Material —

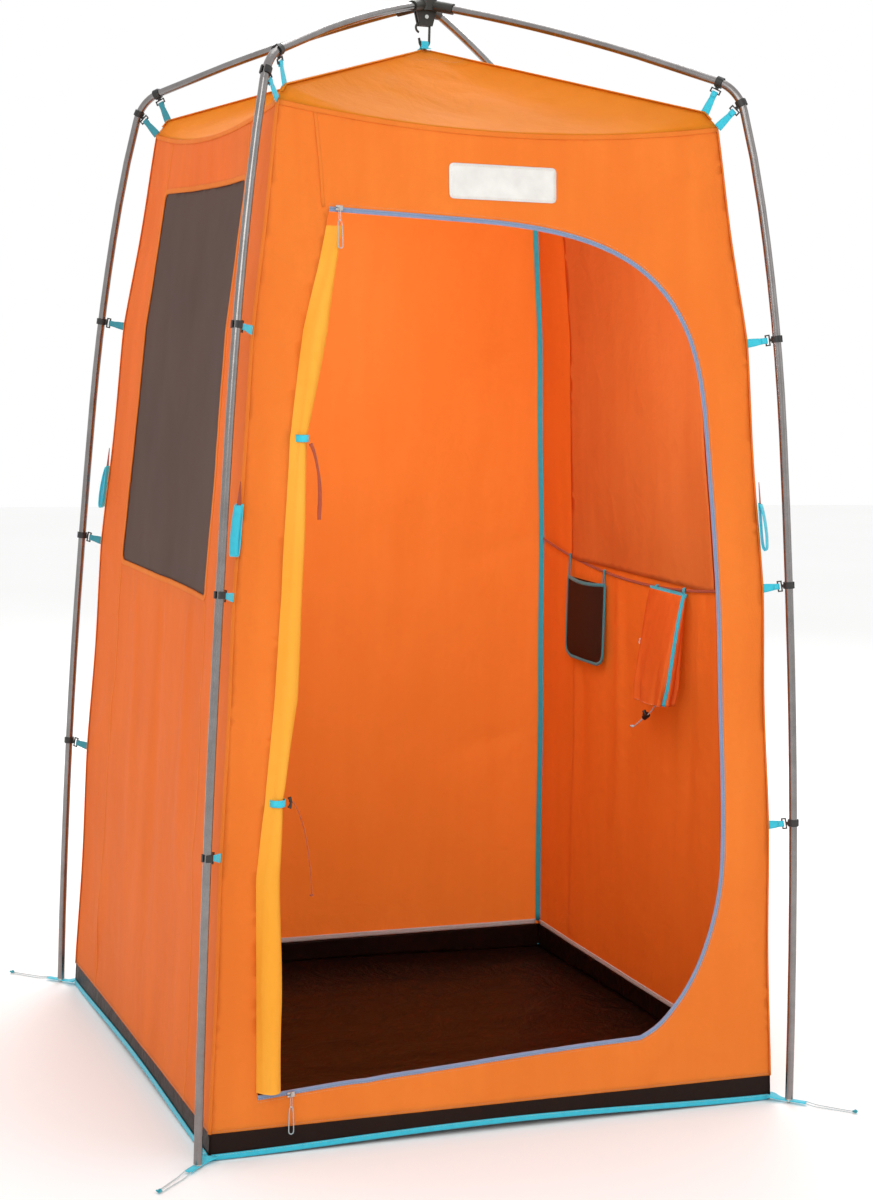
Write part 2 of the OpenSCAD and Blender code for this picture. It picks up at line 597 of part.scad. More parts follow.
// the bridge stands inside the pull's ring
bridge_w = 1.8;
head_along = unit(head_end - head_start);
sill_along = unit(sill_end - sill_start);
slider_in = 16;
function slider_at(start, dir, inset) = let(p = start + dir * slider_in + [-dir[1], dir[0]] * inset)
    [p[0], -wall_r(p[1]) - zip_t - slider_gap, p[1]];
top_place = slider_at(head_start, head_along, zip_w / 2);
sill_place = slider_at(sill_start + [46, 3], sill_along, -zip_w / 2);
module slider_frame(place, dir) {
    translate(place) rotate([-lean(place[2]), 0, 0]) rotate([0, -atan2(dir[1], dir[0]), 0]) children();
}
module slider() {
    difference() {
        translate([-slider_l / 2, -slider_t, -slider_w / 2]) cube([slider_l, slider_t, slider_w]);
        translate([-slider_l / 2 - bite, -slider_t - bite, -1.2]) cube([5, slider_t + 2 * bite, 2.4]);
    }
    for (s = [-1, 1]) translate([-bridge_w / 2, -slider_t - 3.4, s * 2.7 - 0.8]) cube([bridge_w, 3.4 + bite, 1.6]);
    translate([-bridge_w / 2, -slider_t - 4.4, -3.5]) cube([bridge_w, 1.4, 7]);
}
module slider_top() { color("#b9bec4") slider_frame(top_place, head_along) slider(); }
module slider_sill() { color("#b9bec4") slider_frame(sill_place, sill_along) slider(); }

// the wire ring that hangs from the slider's bridge, and the cord looped through its foot
ring_wire = 1.1;
ring_w = 3;
ring_l = 22;
ring_out = slider_t + 1.7;
module pull_ring() {
    translate([0, -ring_out, 0]) {
        translate([-1.7, 0, 0]) rotate([0, 90, 0]) cylinder(h = 3.4, r = ring_wire / 2, $fn = fine);
        for (s = [-1, 1]) {
            translate([s * 1.7, 0, 0]) sphere(r = ring_wire / 2, $fn = fine);
            translate([s * 1.7, 0, -ring_l]) cylinder(h = ring_l, r = ring_wire / 2, $fn = fine);
        }
        translate([-1.7 - ring_wire / 2, -ring_wire / 2, -ring_l - 2]) cube([3.4 + ring_wire, ring_wire, 3]);
    }
}
function lean_down(place, p) = let(a = lean(place[2]), d = -p[1] - ring_out)
    [place[0] + p[0], place[1] + d * cos(a) - (p[2] + ring_l + 2) * sin(a),
     place[2] - d * sin(a) - (p[2] + ring_l + 2) * cos(a)];
module pull_at(place) { translate(place) rotate([-lean(place[2]), 0, 0]) pull_ring(); }
module pull_top() { color("#b9bec4") pull_at(top_place); }
module pull_sill() { color("#b9bec4") pull_at(sill_place); }
module pull_cord_at(place) { tube_along([for (p = pull_route) lean_down(place, p)], [pull_d / 2]); }
module pull_cord_top() { color("#a9b7b8") pull_cord_at(top_place); }
module pull_cord_sill() { color("#a9b7b8") pull_cord_at(sill_place); }

patch_w = 217;
patch_h = 66;
patch_z = 1795;
patch_r = 10;
module front_patch() {
    color("#d9d4cc") intersection() {
        slope(band_h, wall_top, 0, 1);
        rotate([90, 0, 0]) linear_extrude(reach) translate([-6, patch_z]) hull() for (x = [-1, 1]) for (y = [-1, 1])
            translate([x * (patch_w / 2 - patch_r), y * (patch_h / 2 - patch_r)]) circle(patch_r, $fn = smooth);
    }
}

// ---- fittings on the right wall ----
line_z = window_z + 22;
line_sag = 48;
line_gap = 2.5;
line_half = 520;
line_x = wall_r(window_z - 30) - 3 * fabric_t - line_gap - webbing_t;
function line_height(y) = line_z - line_sag * (1 - pow(y / line_half, 2));
module gear_line() {
    steps = 12;
    ys = [for (k = [0:steps]) line_half * (2 * k / steps - 1)];
    color("#b84e1c") rotate([90, 0, 90]) translate([0, 0, line_x]) linear_extrude(webbing_t)
        polygon(concat([for (y = ys) [y, line_height(y)]], [for (y = backwards(ys)) [y, line_height(y) - 6]]));
}
pocket_y = 262;
pocket_t = 16;
pocket_wall = 2;
hang_w = 12;
hang_gap = 0.4;
pocket_top = line_height(pocket_y - pocket_w / 2) - 32;
pocket_x = line_x - hang_gap;
module mesh_pocket() {
    low = pocket_top - pocket_h;
    color("#3a1d14") union() {
        difference() {
            translate([pocket_x - pocket_t, pocket_y - pocket_w / 2, low]) cube([pocket_t, pocket_w, pocket_h]);
            translate([pocket_x - pocket_t + pocket_wall, pocket_y - pocket_w / 2 + pocket_wall, low + pocket_wall])
                cube([pocket_t - 2 * pocket_wall, pocket_w - 2 * pocket_wall, pocket_h]);
        }
        for (s = [-1, 1]) {
            y = pocket_y + s * (pocket_w - hang_w) / 2;
            translate([pocket_x - pocket_wall, y - hang_w / 2, pocket_top - bite])
                cube([pocket_wall, hang_w, line_height(y) + bite - pocket_top]);
        }
    }
}
// the bag hangs flat at its mouth and swells towards its foot
bag_y = -160;
bag_x = pocket_x;
bag_top = line_height(bag_y) - 4;
bag_mouth_t = 14;
bag_wall = 3;
module bag_side(inset) {
    polygon([[bag_x - inset, bag_top + (inset > 0 ? bite : 0)], [bag_x - inset, bag_top - bag_h + inset],
             [bag_x - bag_depth + inset, bag_top - bag_h + 16 + inset],
             [bag_x - bag_depth * 0.85 + inset, bag_top - bag_h * 0.5],
             [bag_x - bag_mouth_t + inset, bag_top + (inset > 0 ? bite : 0)]]);
}
module bag_pocket() {
    color("#e8702f") difference() {
        translate([0, bag_y + bag_w / 2, 0]) rotate([90, 0, 0]) linear_extrude(bag_w) bag_side(0);
        translate([0, bag_y + bag_w / 2 - bag_wall, 0]) rotate([90, 0, 0])
            linear_extrude(bag_w - 2 * bag_wall) bag_side(bag_wall);
    }
}
bag_cord_d = 2.4;
module bag_cord() { color("#c9cfd2") tube_along(bag_route, [bag_cord_d / 2]); }
// the cord lock: a barrel with a through hole for the cord and a sprung button in its top
lock_r = 6;
lock_l = 15;
lock_hole = bag_cord_d / 2 + 0.5;
lock_press = 3;
lock_at = bag_route[3];
lock_dir = unit(bag_route[5] - bag_route[3]);
module lock_frame() {
    translate(lock_at) rotate([0, acos(lock_dir[2]), atan2(lock_dir[1], lock_dir[0])]) children();
}
button_r = 4.2;
button_gap = 0.3;
button_out = lock_r + lock_press + 1;
module lock_body() {
    color("#161514") lock_frame() difference() {
        union() {
            cylinder(h = lock_l, r = lock_r, $fn = smooth);
            translate([0, 0, lock_l / 2]) rotate([0, -90, 0]) cylinder(h = lock_r + 0.5, r = lock_r, $fn = smooth);
        }
        translate([0, 0, -bite]) cylinder(h = lock_l + 2 * bite, r = lock_hole, $fn = smooth);
        translate([0, 0, lock_l / 2]) rotate([0, -90, 0])
            cylinder(h = 2 * lock_r, r = button_r + button_gap, $fn = smooth);
    }
}
module lock_button() {
    color("#2a2928") lock_frame() translate([-lock_hole - lock_press - 0.4, 0, lock_l / 2]) rotate([0, -90, 0])
        cylinder(h = button_out - lock_hole - 0.4, r = button_r, $fn = smooth);
}

// ---- corner loops and ground straps ----
guy_z = 1195;
guy_l = 95;
guy_gap = 8;
guy_out = 3;
// the loops hang along the corner's slope
guy_lean = 6.5;
module guy_loop(angle) {
    z = guy_z;
    r = wall_r(z) * sqrt(2) + guy_out;
    color("#19c6de") on_leg(angle) translate([r, z, -webbing_w / 2]) rotate([0, 0, guy_lean]) linear_extrude(webbing_w)
        difference() {
        polygon([[0, 0], [guy_gap / 2 + 2 * webbing_t, 0], [guy_gap + 2 * webbing_t, -guy_l + 6],
                 [guy_gap / 2 + webbing_t, -guy_l], [0.5, -guy_l + 6]]);
        polygon([[webbing_t, -8], [guy_gap / 2 + webbing_t / 2, -8], [guy_gap, -guy_l + 8],
                 [webbing_t + 1, -guy_l + 8]]);
    }
}
module guy_loop_front_left() { guy_loop(leg_turns[0]); }
module guy_loop_front_right() { guy_loop(leg_turns[1]); }
module guy_loop_back_left() { guy_loop(leg_turns[2]); }
module guy_loop_back_right() { guy_loop(leg_turns[3]); }

strap_z = 4.5;
strap_out = 35;
grommet_gap = 0.4;
module ground_straps() {
    from = (wall_r(strap_z) + webbing_t) * sqrt(2) - webbing_w / 2;
    color("#12b5d0") for (a = leg_turns) rotate([0, 0, a]) difference() {
        union() {
            translate([from, -webbing_w / 2, strap_z])
                cube([foot_radius + strap_out - from, webbing_w, 2.2]);
            translate([foot_radius, 0, strap_z - 0.8]) cylinder(h = 3.8, r = foot_pin_r + 5, $fn = smooth);
        }
        translate([foot_radius, 0, 0]) cylinder(h = 3 * tip_h, r = foot_pin_r + grommet_gap, $fn = smooth);
        rotate([0, 0, 45]) translate([-wall_r(strap_z) - webbing_t, -wall_r(strap_z) - webbing_t, 0])
            cube([2 * (wall_r(strap_z) + webbing_t), 2 * (wall_r(strap_z) + webbing_t), 3 * tip_h]);
    }
}
module stake_cord(angle) { color("#b7c4c6") rotate([0, 0, angle]) tube_along(stake_route, [stake_d / 2]); }
module stake_cord_front_left() { stake_cord(leg_turns[0]); }
module stake_cord_front_right() { stake_cord(leg_turns[1]); }
module stake_cord_back_left() { stake_cord(leg_turns[2]); }
module stake_cord_back_right() { stake_cord(leg_turns[3]); }

hub_body();
hub_pin();
hub_hook();
roof_arms();
shoulder_bends();
leg_tops();
leg_uppers();
leg_lowers();
leg_feet();
pole_ferrules();
shock_cords();
foot_tips();
clips_front_left();
clips_front_right();
clips_back_left();
clips_back_right();
tabs_front_left();
tabs_front_right();
tabs_back_left();
tabs_back_right();
front_wall();
left_wall();
right_wall();
back_wall();
roof_canopy();
floor_sheet();
floor_band();
base_binding();
left_mesh();
right_mesh();
left_privacy_roll();
right_privacy_panel();
door_roll();
door_zip_tape();
slider_top();
slider_sill();
pull_top();
pull_sill();
pull_cord_top();
pull_cord_sill();
door_ties();
tie_ribbon();
tie_cord();
front_patch();
gear_line();
mesh_pocket();
bag_pocket();
bag_cord();
lock_body();
lock_button();
guy_loop_front_left();
guy_loop_front_right();
guy_loop_back_left();
guy_loop_back_right();
ground_straps();
stake_cord_front_left();
stake_cord_front_right();
stake_cord_back_left();
stake_cord_back_right();
peak_loop();
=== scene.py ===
import math
import bpy
import numpy as np
from mathutils import Matrix, Vector, noise
from mathutils.geometry import delaunay_2d_cdt


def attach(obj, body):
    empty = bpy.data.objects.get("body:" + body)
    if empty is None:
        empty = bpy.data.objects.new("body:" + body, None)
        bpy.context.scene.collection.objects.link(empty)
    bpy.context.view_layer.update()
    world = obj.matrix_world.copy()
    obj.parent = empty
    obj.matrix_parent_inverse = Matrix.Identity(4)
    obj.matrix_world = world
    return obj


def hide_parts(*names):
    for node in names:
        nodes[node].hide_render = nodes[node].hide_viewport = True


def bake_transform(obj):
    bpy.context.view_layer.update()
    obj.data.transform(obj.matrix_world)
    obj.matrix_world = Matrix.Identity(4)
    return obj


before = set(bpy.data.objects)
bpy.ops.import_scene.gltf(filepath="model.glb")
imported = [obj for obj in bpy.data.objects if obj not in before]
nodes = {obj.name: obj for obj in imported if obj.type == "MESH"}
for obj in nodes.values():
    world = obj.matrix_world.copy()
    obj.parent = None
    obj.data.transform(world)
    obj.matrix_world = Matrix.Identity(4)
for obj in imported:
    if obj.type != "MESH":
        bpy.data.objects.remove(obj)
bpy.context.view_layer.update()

mm = 0.001
rng = np.random.default_rng(7)

# ---- the camera ----
shot = {
    "place": (-1.6463, -4.4085, 1.5130),
    "yaw": 21.156,   # degrees towards +X
    "pitch": -6.779,
    "roll": 1.540,
    "lens": 44.93,   # mm on a 24 mm tall sensor
}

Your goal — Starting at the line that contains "hub_body();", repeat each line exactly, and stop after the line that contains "imported = [obj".

Problem solution —
hub_body();
hub_pin();
hub_hook();
roof_arms();
shoulder_bends();
leg_tops();
leg_uppers();
leg_lowers();
leg_feet();
pole_ferrules();
shock_cords();
foot_tips();
clips_front_left();
clips_front_right();
clips_back_left();
clips_back_right();
tabs_front_left();
tabs_front_right();
tabs_back_left();
tabs_back_right();
front_wall();
left_wall();
right_wall();
back_wall();
roof_canopy();
floor_sheet();
floor_band();
base_binding();
left_mesh();
right_mesh();
left_privacy_roll();
right_privacy_panel();
door_roll();
door_zip_tape();
slider_top();
slider_sill();
pull_top();
pull_sill();
pull_cord_top();
pull_cord_sill();
door_ties();
tie_ribbon();
tie_cord();
front_patch();
gear_line();
mesh_pocket();
bag_pocket();
bag_cord();
lock_body();
lock_button();
guy_loop_front_left();
guy_loop_front_right();
guy_loop_back_left();
guy_loop_back_right();
ground_straps();
stake_cord_front_left();
stake_cord_front_right();
stake_cord_back_left();
stake_cord_back_right();
peak_loop();
=== scene.py ===
import math
import bpy
import numpy as np
from mathutils import Matrix, Vector, noise
from mathutils.geometry import delaunay_2d_cdt


def attach(obj, body):
    empty = bpy.data.objects.get("body:" + body)
    if empty is None:
        empty = bpy.data.objects.new("body:" + body, None)
        bpy.context.scene.collection.objects.link(empty)
    bpy.context.view_layer.update()
    world = obj.matrix_world.copy()
    obj.parent = empty
    obj.matrix_parent_inverse = Matrix.Identity(4)
    obj.matrix_world = world
    return obj


def hide_parts(*names):
    for node in names:
        nodes[node].hide_render = nodes[node].hide_viewport = True


def bake_transform(obj):
    bpy.context.view_layer.update()
    obj.data.transform(obj.matrix_world)
    obj.matrix_world = Matrix.Identity(4)
    return obj


before = set(bpy.data.objects)
bpy.ops.import_scene.gltf(filepath="model.glb")
imported = [obj for obj in bpy.data.objects if obj not in before]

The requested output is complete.